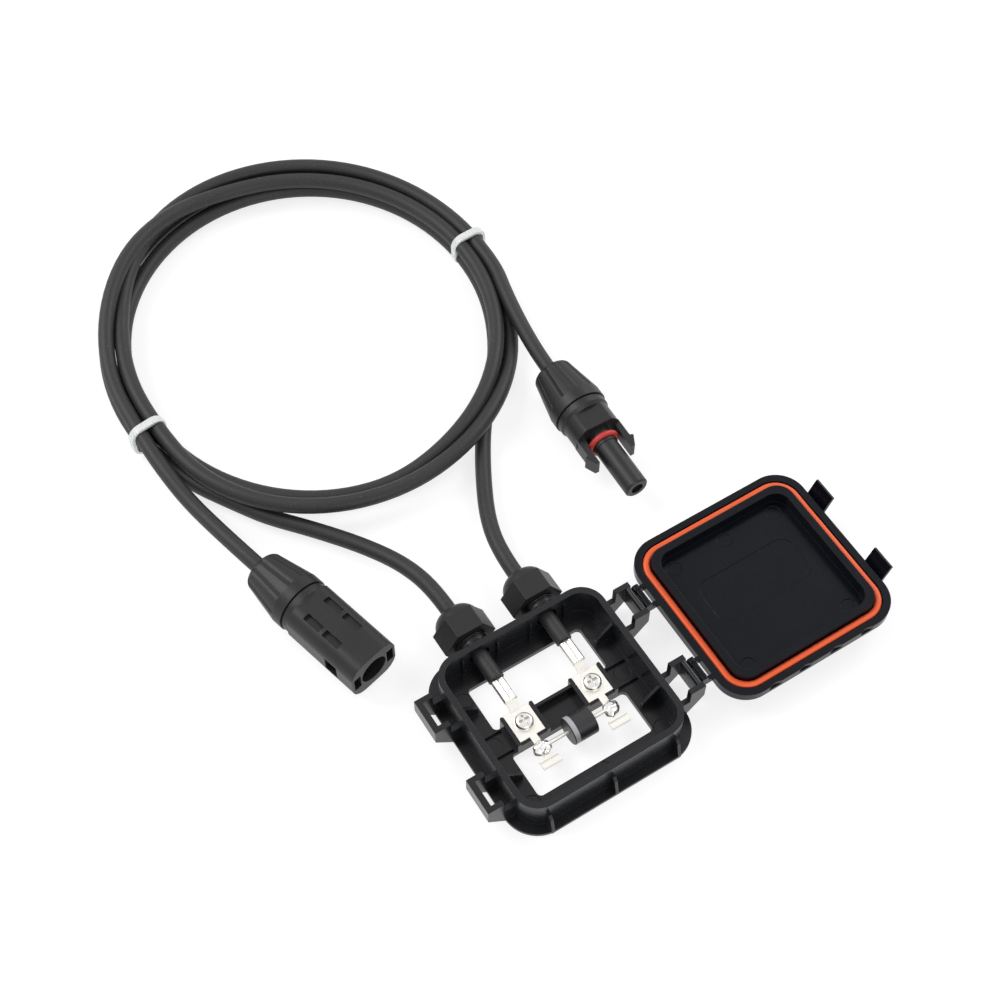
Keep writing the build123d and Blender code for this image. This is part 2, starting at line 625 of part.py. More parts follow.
coil_low = TIE_T
lie = coil_low + CABLE_R + 0.1
tube("cable_right_run", [(GLAND_X, nut_end, GLAND_Z), (GLAND_X, nut_end + 9.8, GLAND_Z), (15.4, 65.2, 6.2),
                         (23.2, 80.4, 4.2), (31.4, 94.0, lie), (36.4, 101.6, lie)])
tube("cable_left_run", [(-GLAND_X, nut_end, GLAND_Z), (-GLAND_X, nut_end + 9.6, GLAND_Z), (-14.9, 65.0, 6.3),
                        (-21.6, 78.4, 4.3), (-31.6, 92.0, lie), (-41.6, 103.6, lie), (-46.2, 110.4, lie)])


def along(back, aim, distance):
    """The point at a distance from a connector's back, along its direction."""
    return tuple(b + distance * a for b, a in zip(back, Vector(*aim).normalized()))


inside = THREAD_START + 0.4
outside = 4.0
tube("socket_lead", [along(SOCKET_BACK, SOCKET_AIM, inside), along(SOCKET_BACK, SOCKET_AIM, -outside),
                     (-58.3, 105.4, 8.4), (-60.9, 120.4, 6.0), (-62.2, 134.6, 4.2), (-62.6, 147.6, lie)])
tube("plug_lead", [along(PLUG_BACK, PLUG_AIM, inside), along(PLUG_BACK, PLUG_AIM, -outside),
                   (63.0, 119.4, 7.9), (64.6, 132.4, 6.0)])

with BuildPart() as cable_coil:
    with BuildSketch(Plane.XY.offset(coil_low)) as hank:
        with Locations(COIL_MID):
            Ellipse(COIL_RX, COIL_RY)
            Ellipse(COIL_RX - COIL_WIDE, COIL_RY - COIL_WIDE, mode=Mode.SUBTRACT)
    extrude(amount=COIL_HIGH)
    fillet(cable_coil.edges(), COIL_ROUND)
keep(cable_coil.part, "cable_coil")

for name, turn in TIE_TURNS.items():
    mid_rx = COIL_RX - COIL_WIDE / 2
    mid_ry = COIL_RY - COIL_WIDE / 2
    c, s = cos(radians(turn)), sin(radians(turn))
    middle = (COIL_MID[0] + mid_rx * c, COIL_MID[1] + mid_ry * s, coil_low + COIL_HIGH / 2)
    tie_plane = Plane(origin=middle, x_dir=(mid_ry * c, mid_rx * s, 0), z_dir=(-mid_rx * s, mid_ry * c, 0))
    with BuildPart() as cable_tie:
        with BuildSketch(tie_plane.offset(-TIE_W / 2)) as band:
            wide = COIL_WIDE + 2 * TIE_FIT
            high = COIL_HIGH + 2 * TIE_FIT
            rounded(wide + 2 * TIE_T - 2 * TIE_FIT, high + 2 * TIE_T - 2 * TIE_FIT, COIL_ROUND + TIE_T)
            RectangleRounded(wide, high, COIL_ROUND, mode=Mode.SUBTRACT)
        extrude(amount=TIE_W)
    keep(cable_tie.part, f"cable_tie_{name}")


# Connectors: a fluted cap nut, a rubber sleeve, a body and a metal contact
def across(back, aim, distance):
    """A plane square to a connector's direction, its local X level and to the right."""
    level = Vector(aim[1], -aim[0], 0)
    return Plane(origin=along(back, aim, distance), x_dir=level, z_dir=Vector(*aim))


def lengthwise(back, aim):
    """The upright plane through a connector's axis, its local X forwards and its local Y up."""
    return Plane(origin=back, x_dir=Vector(*aim), z_dir=Vector(-aim[1], aim[0], 0) * -1)


def cap_nut(name, back, aim):
    """The tapered nut, with long flutes that fade before a plain band at the front."""
    taper_end = CAP_LEN - CAP_BAND
    slope = atan2(CAP_R - CAP_BACK_R, taper_end - CAP_BACK_ROUND)
    axis = Axis(back, Vector(*aim))
    forward = Vector(*aim).normalized()
    mouth = CABLE_R + CAP_MOUTH_FIT
    with BuildPart() as cap:
        with BuildSketch(lengthwise(back, aim)) as outline:
            with BuildLine():
                Polyline((CAP_BACK_ROUND, CAP_BACK_R), (taper_end, CAP_R), (CAP_LEN, CAP_R),
                         (CAP_LEN, THREAD_R + THREAD_FIT), (THREAD_START - 0.4, THREAD_R + THREAD_FIT),
                         (THREAD_START - 3.0, SLEEVE_SEAL_R + THREAD_FIT),
                         (2.0, SLEEVE_SEAL_R + THREAD_FIT - 1.2), (2.0, mouth), (0, mouth),
                         (0, CAP_BACK_R - CAP_BACK_ROUND))
                RadiusArc((0, CAP_BACK_R - CAP_BACK_ROUND), (CAP_BACK_ROUND, CAP_BACK_R), CAP_BACK_ROUND)
            make_face()
        revolve(axis=axis)
        for i in range(FLUTES):
            angle = 2 * pi * (i + 0.5) / FLUTES
            spoke = Vector(forward.Y, -forward.X, 0) * cos(angle) + Vector(0, 0, 1) * sin(angle)
            run = forward * cos(slope) + spoke * sin(slope)
            start = Vector(*back) + forward * 0.4 + spoke * (CAP_BACK_R - 0.3 + FLUTE_R - FLUTE_DEPTH)
            with BuildSketch(Plane(origin=start, z_dir=run)):
                Circle(FLUTE_R)
            extrude(amount=taper_end - 0.6, mode=Mode.SUBTRACT)
    keep(cap.part, name)


def sleeve_seal(name, back, aim):
    """The rubber sleeve that the nut squeezes round the lead, behind the threaded barrel."""
    start = THREAD_START - SLEEVE_SEAL_LEN - 0.3
    with BuildPart() as seal:
        with BuildSketch(across(back, aim, start)):
            Circle(SLEEVE_SEAL_R - 1.4)
        with BuildSketch(across(back, aim, start + SLEEVE_SEAL_LEN)):
            Circle(SLEEVE_SEAL_R - 0.2)
        loft()
        with BuildSketch(across(back, aim, start)):
            Circle(CABLE_R)
        extrude(amount=SLEEVE_SEAL_LEN, mode=Mode.SUBTRACT)
    keep(seal.part, name)


for name, back, aim in (("plug", PLUG_BACK, PLUG_AIM), ("socket", SOCKET_BACK, SOCKET_AIM)):
    cap_nut(f"{name}_nut", back, aim)
    sleeve_seal(f"{name}_seal", back, aim)

collar_at = CAP_LEN + COLLAR_GAP
block_at = collar_at + COLLAR_LEN

# Socket: a flat-topped housing with a round bore, side latch windows and pockets on top
socket_end = CAP_LEN + SOCKET_LEN
with BuildPart() as socket_body:
    with BuildSketch(across(SOCKET_BACK, SOCKET_AIM, THREAD_START)):
        Circle(THREAD_R)
    extrude(amount=collar_at - THREAD_START)
    with BuildSketch(across(SOCKET_BACK, SOCKET_AIM, collar_at)):
        Circle(COLLAR_R)
    extrude(amount=COLLAR_LEN)
    chamfer(socket_body.edges().filter_by(GeomType.CIRCLE).sort_by(Axis(SOCKET_BACK, SOCKET_AIM))[-1],
            COLLAR_CHAMFER)
    with BuildSketch(across(SOCKET_BACK, SOCKET_AIM, block_at - COLLAR_CHAMFER)) as housing:
        rounded(SOCKET_W, SOCKET_H, SOCKET_CORNER)
    extrude(amount=socket_end - block_at + COLLAR_CHAMFER)
    with BuildSketch(across(SOCKET_BACK, SOCKET_AIM, block_at)) as spine:
        with Locations((0, SOCKET_H / 2 - SPINE_R * 0.62)):
            Circle(SPINE_R)
    extrude(amount=SOCKET_LEN * 0.42)
    with BuildSketch(across(SOCKET_BACK, SOCKET_AIM, socket_end)) as bore:
        Circle(SOCKET_BORE_R)
    extrude(amount=-SOCKET_BORE_LEN, mode=Mode.SUBTRACT)
    for s in (-1, 1):
        with BuildSketch(across(SOCKET_BACK, SOCKET_AIM, socket_end)) as entry:
            with Locations((s * LATCH_INSET, 0)):
                Rectangle(LATCH_SLOT_T, LATCH_SLOT_H)
        extrude(amount=-LATCH_SLOT_LEN, mode=Mode.SUBTRACT)
        window_at = socket_end - LATCH_SLOT_LEN + LATCH_WINDOW / 2 + 0.6
        window_mid = Vector(*along(SOCKET_BACK, SOCKET_AIM, window_at))
        outward = Vector(SOCKET_AIM[1], -SOCKET_AIM[0], 0).normalized() * s
        with BuildSketch(Plane(origin=window_mid + outward * LATCH_INSET, x_dir=SOCKET_AIM, z_dir=outward)):
            Rectangle(LATCH_WINDOW, LATCH_SLOT_H)
        extrude(amount=SOCKET_W / 2, mode=Mode.SUBTRACT)
    top = Plane(origin=along(SOCKET_BACK, SOCKET_AIM, block_at), x_dir=SOCKET_AIM, z_dir=(0, 0, 1))
    with BuildSketch(top.offset(SOCKET_H / 2)) as pockets:
        for s in (-1, 1):
            with Locations((3.2 + TOP_SLOT_L / 2, s * 4.1), (3.2 + TOP_SLOT_L * 1.5 + 1.4, s * 4.1)):
                Rectangle(TOP_SLOT_L, TOP_SLOT_W)
    extrude(amount=-TOP_SLOT_DEPTH, mode=Mode.SUBTRACT)
    with BuildSketch(across(SOCKET_BACK, SOCKET_AIM, THREAD_START)):
        Circle(CABLE_R)
    extrude(amount=SOCKET_LEN / 2, mode=Mode.SUBTRACT)
keep(socket_body.part, "socket_body")

# Plug: a block with two latch arms, a hub with its ring, and a hollow sleeve
plug_end = CAP_LEN + PLUG_LEN
arms_at = block_at + PLUG_BLOCK_LEN
hub_end = arms_at + HUB_LEN
ring_mid = arms_at + HUB_LEN * 0.6
with BuildPart() as plug_body:
    with BuildSketch(across(PLUG_BACK, PLUG_AIM, THREAD_START)):
        Circle(THREAD_R)
    extrude(amount=collar_at - THREAD_START)
    with BuildSketch(across(PLUG_BACK, PLUG_AIM, collar_at)):
        Circle(COLLAR_R)
    extrude(amount=COLLAR_LEN)
    chamfer(plug_body.edges().filter_by(GeomType.CIRCLE).sort_by(Axis(PLUG_BACK, PLUG_AIM))[-1],
            COLLAR_CHAMFER)
    with BuildSketch(across(PLUG_BACK, PLUG_AIM, block_at - COLLAR_CHAMFER)) as block:
        Circle(PLUG_BLOCK_W / 2)
        Rectangle(PLUG_BLOCK_W, SOCKET_H * 0.86, mode=Mode.INTERSECT)
    extrude(amount=PLUG_BLOCK_LEN + COLLAR_CHAMFER)
    with BuildSketch(across(PLUG_BACK, PLUG_AIM, arms_at)) as hub:
        Circle(HUB_R)
    extrude(amount=HUB_LEN)
    with BuildSketch(across(PLUG_BACK, PLUG_AIM, hub_end)) as sleeve:
        Circle(SLEEVE_R)
    extrude(amount=plug_end - hub_end)
    chamfer(plug_body.edges().filter_by(GeomType.CIRCLE).sort_by(Axis(PLUG_BACK, PLUG_AIM))[-1], 0.5)
    with BuildSketch(across(PLUG_BACK, PLUG_AIM, plug_end)) as sleeve_bore:
        Circle(SLEEVE_BORE_R)
    extrude(amount=-SLEEVE_BORE_LEN, mode=Mode.SUBTRACT)
    for s in (-1, 1):
        arm_out = PLUG_BLOCK_W / 2 - 0.3
        level = Plane(origin=along(PLUG_BACK, PLUG_AIM, arms_at), x_dir=PLUG_AIM, z_dir=(0, 0, 1))
        with BuildSketch(level.offset(-ARM_H / 2)) as latch_arm:
            with BuildLine():
                Polyline((-1.0, s * arm_out), (ARM_LEN - 4.2, s * arm_out),
                         (ARM_LEN - 3.6, s * (arm_out + BARB)),
                         (ARM_LEN, s * (arm_out - 0.6)), (ARM_LEN, s * (arm_out - ARM_T)),
                         (-1.0, s * (arm_out - ARM_T)), close=True)
            make_face()
        extrude(amount=ARM_H)
    with BuildSketch(lengthwise(PLUG_BACK, PLUG_AIM)) as ring_groove:
        with Locations((ring_mid, HUB_R + RING_R - RING_SINK)):
            Circle(RING_R)
    revolve(axis=Axis(PLUG_BACK, PLUG_AIM), mode=Mode.SUBTRACT)
    with BuildSketch(across(PLUG_BACK, PLUG_AIM, THREAD_START)):
        Circle(CABLE_R)
    extrude(amount=plug_end / 3, mode=Mode.SUBTRACT)
keep(plug_body.part, "plug_body")
with BuildPart() as plug_o_ring:
    with BuildSketch(lengthwise(PLUG_BACK, PLUG_AIM)) as ring_round:
        with Locations((ring_mid, HUB_R + RING_R - RING_SINK)):
            Circle(RING_R)
    revolve(axis=Axis(PLUG_BACK, PLUG_AIM))
keep(plug_o_ring.part, "plug_o_ring")

# Metal contacts: a hollow pin in the plug's sleeve, a slimmer pin down the socket's bore
with BuildPart() as plug_contact:
    with BuildSketch(across(PLUG_BACK, PLUG_AIM, plug_end - SLEEVE_BORE_LEN)):
        Circle(SLEEVE_BORE_R - CONTACT_FIT)
    extrude(amount=SLEEVE_BORE_LEN - 2.0)
    with BuildSketch(across(PLUG_BACK, PLUG_AIM, plug_end - 2.0)):
        Circle(CONTACT_BORE_R)
    extrude(amount=-SLEEVE_BORE_LEN + 4.0, mode=Mode.SUBTRACT)
keep(plug_contact.part, "plug_contact")
with BuildPart() as socket_contact:
    with BuildSketch(across(SOCKET_BACK, SOCKET_AIM, socket_end - SOCKET_BORE_LEN)):
        Circle(SLEEVE_BORE_R - CONTACT_FIT)
    extrude(amount=1.6)
    with BuildSketch(across(SOCKET_BACK, SOCKET_AIM, socket_end - SOCKET_BORE_LEN + 1.6)):
        Circle(CONTACT_BORE_R - CONTACT_FIT)
    extrude(amount=SOCKET_BORE_LEN * 0.6)
keep(socket_contact.part, "socket_contact")
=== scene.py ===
"""Solar junction box with its lid open, two coiled leads and a pair of connectors."""
import json
import logging
import math
from collections.abc import Iterable
from dataclasses import dataclass, field
from enum import Enum

import bmesh
import bpy
from mathutils import Matrix, Vector, noise

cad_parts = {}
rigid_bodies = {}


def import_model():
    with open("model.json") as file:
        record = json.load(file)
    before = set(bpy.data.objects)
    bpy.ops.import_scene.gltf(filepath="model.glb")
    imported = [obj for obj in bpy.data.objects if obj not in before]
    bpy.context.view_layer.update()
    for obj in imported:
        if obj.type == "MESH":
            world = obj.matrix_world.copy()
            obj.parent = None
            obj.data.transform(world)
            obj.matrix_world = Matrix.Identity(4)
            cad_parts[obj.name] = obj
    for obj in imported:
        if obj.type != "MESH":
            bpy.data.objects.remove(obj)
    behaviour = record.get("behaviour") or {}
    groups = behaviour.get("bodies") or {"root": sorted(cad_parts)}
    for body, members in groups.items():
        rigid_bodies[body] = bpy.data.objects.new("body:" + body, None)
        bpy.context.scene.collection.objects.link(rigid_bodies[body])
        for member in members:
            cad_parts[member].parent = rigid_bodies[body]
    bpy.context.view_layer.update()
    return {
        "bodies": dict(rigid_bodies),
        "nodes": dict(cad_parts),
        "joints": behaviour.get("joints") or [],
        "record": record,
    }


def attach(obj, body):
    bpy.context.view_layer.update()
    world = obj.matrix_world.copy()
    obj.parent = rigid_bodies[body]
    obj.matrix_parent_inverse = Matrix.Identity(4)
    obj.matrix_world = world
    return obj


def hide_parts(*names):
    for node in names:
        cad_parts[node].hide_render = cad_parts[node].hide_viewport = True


LOG = logging.getLogger("junction_box")
MM = 0.001
WHITE = (1.0, 1.0, 1.0, 1.0)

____

Aim
Only the lines from the beginning of the material above through the line with "(-46.2, 110.4, lie)])" are wanted; extract them exactly.

The solution
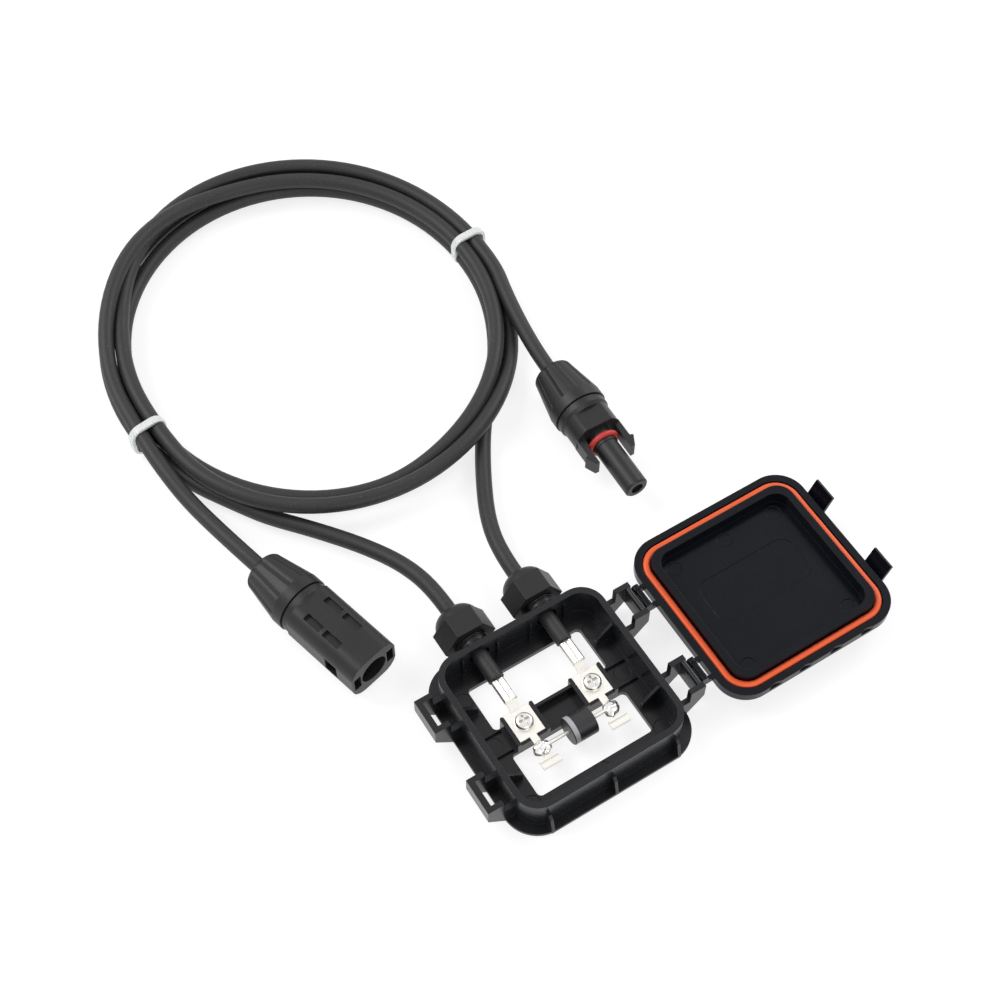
Keep writing the build123d and Blender code for this image. This is part 2, starting at line 625 of part.py. More parts follow.
coil_low = TIE_T
lie = coil_low + CABLE_R + 0.1
tube("cable_right_run", [(GLAND_X, nut_end, GLAND_Z), (GLAND_X, nut_end + 9.8, GLAND_Z), (15.4, 65.2, 6.2),
                         (23.2, 80.4, 4.2), (31.4, 94.0, lie), (36.4, 101.6, lie)])
tube("cable_left_run", [(-GLAND_X, nut_end, GLAND_Z), (-GLAND_X, nut_end + 9.6, GLAND_Z), (-14.9, 65.0, 6.3),
                        (-21.6, 78.4, 4.3), (-31.6, 92.0, lie), (-41.6, 103.6, lie), (-46.2, 110.4, lie)])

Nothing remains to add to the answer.